Als "Kukidentkanal" wurde das ZDF oft gescholten. Doch eine vorsichtige Verjüngungskur zeigt langsam Wirkung

Jemand muss ihnen was ins Essen getan haben, anders ist nicht zu erklären, wie sich die Mainzelmännchen seit einiger Zeit aufführen: pinkeln Oliver Welke auf den Schreibtisch, zeigen dem Zuschauer den Stinkefinger und massakrieren anschließend den kleinen blauen Elefanten. Alles so geschehen in der "heute-show".

Die Mainzelmännchen sind mehr als nur Maskottchen des ZDF. Sie verkörperten in ihrer harmlosen Biederkeit jahrzehntelang genau die Eigenschaften, die dem Sender das Image des "Kukidentkanals" einhandelten. Diesen Makel möchte man in Mainz nun loswerden. Und ist dabei auf einem recht guten Weg.
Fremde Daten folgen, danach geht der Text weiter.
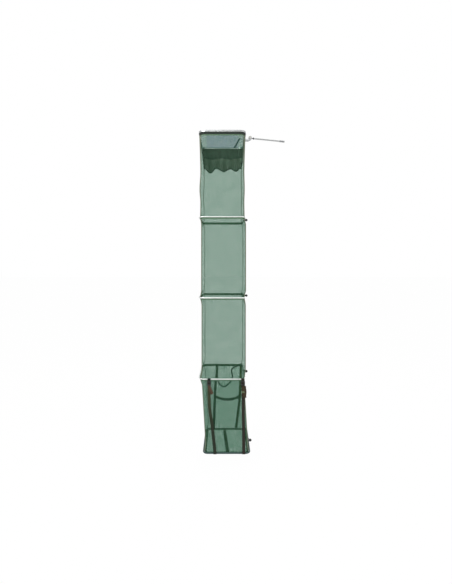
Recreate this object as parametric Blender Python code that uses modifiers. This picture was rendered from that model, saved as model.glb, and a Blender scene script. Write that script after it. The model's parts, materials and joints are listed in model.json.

"Radikal verjüngen" will der frisch gewählte ZDF-Intendant Thomas Bellut seinen Sender und damit an oberster Stelle fortsetzen, was er als Programmdirektor begonnen hat. Es war Bellut, der die "Lustigen Musikanten" in den überfälligen Ruhestand schickte. Der TV-Perlen wie die "heute-show", "Pelzig hält sich" oder "Ijon Tichy" möglich machte. Und der mit ZDF neo und ZDF kultur zwei Digitalsender an den Start brachte, die zu den spannendsten im deutschen Fernsehen zählen.

Klar zum Kurswechsel

Dass sich ausgerechnet das ZDF zum innovationsfreudigsten Sender mauserte, überrascht. Schließlich stehen die Mainzer traditionell für spießige Heile-Welt-Unterhaltung à la "Schwarzwaldklinik" und "Traumschiff". Doch gemessen am Ersten, wo jede neue Idee durch die Gremien von neun Landesrundfunkanstalten muss und dabei nicht selten zerrieben wird, erweist sich der Tanker ZDF mit seiner 3500 Mann starken Besatzung als vergleichsweise wendig. Es musste nur jemand kommen, der Befehl zum Umsteuern gibt.

Zugegeben: Nach wie vor grassiert am Sonntag die Pilcheritis und krankt vor allem der Vorabend an hausbackenem Flachsinn. "Kursänderungen sind mühsam und brauchen Zeit. Wer zu schnell dreht, droht zu kentern", rechtfertigt Bellut das sachte Agieren in einem Interview. Sein wichtigstes Ziel als Kapitän auf dem Lerchenberg: den Altersdurchschnitt der ZDF-Zuschauer bei 61 Jahren halten. Das klingt bescheiden, ist aber angesichts einer insgesamt älter werdenden Gesellschaft keine geringe Herausforderung. Bei den Ablegern ZDF neo und ZDF kultur peilt er sogar einen Zuwachs an jungen Zuschauern von zehn Prozent an.

Wie das gehen soll? Mit weiteren Programminnovationen. Eine deutsche Variante von "Two and a Half Men" kann sich Bellut ebenso gut im ZDF vorstellen wie US-Serien der Güteklasse von "Mad Men". Die Amtszeit eines Intendanten auf dem Mainzer Lerchenberg dauert fünf Jahre. Wir sind gespannt auf das ZDF-Programm 2016.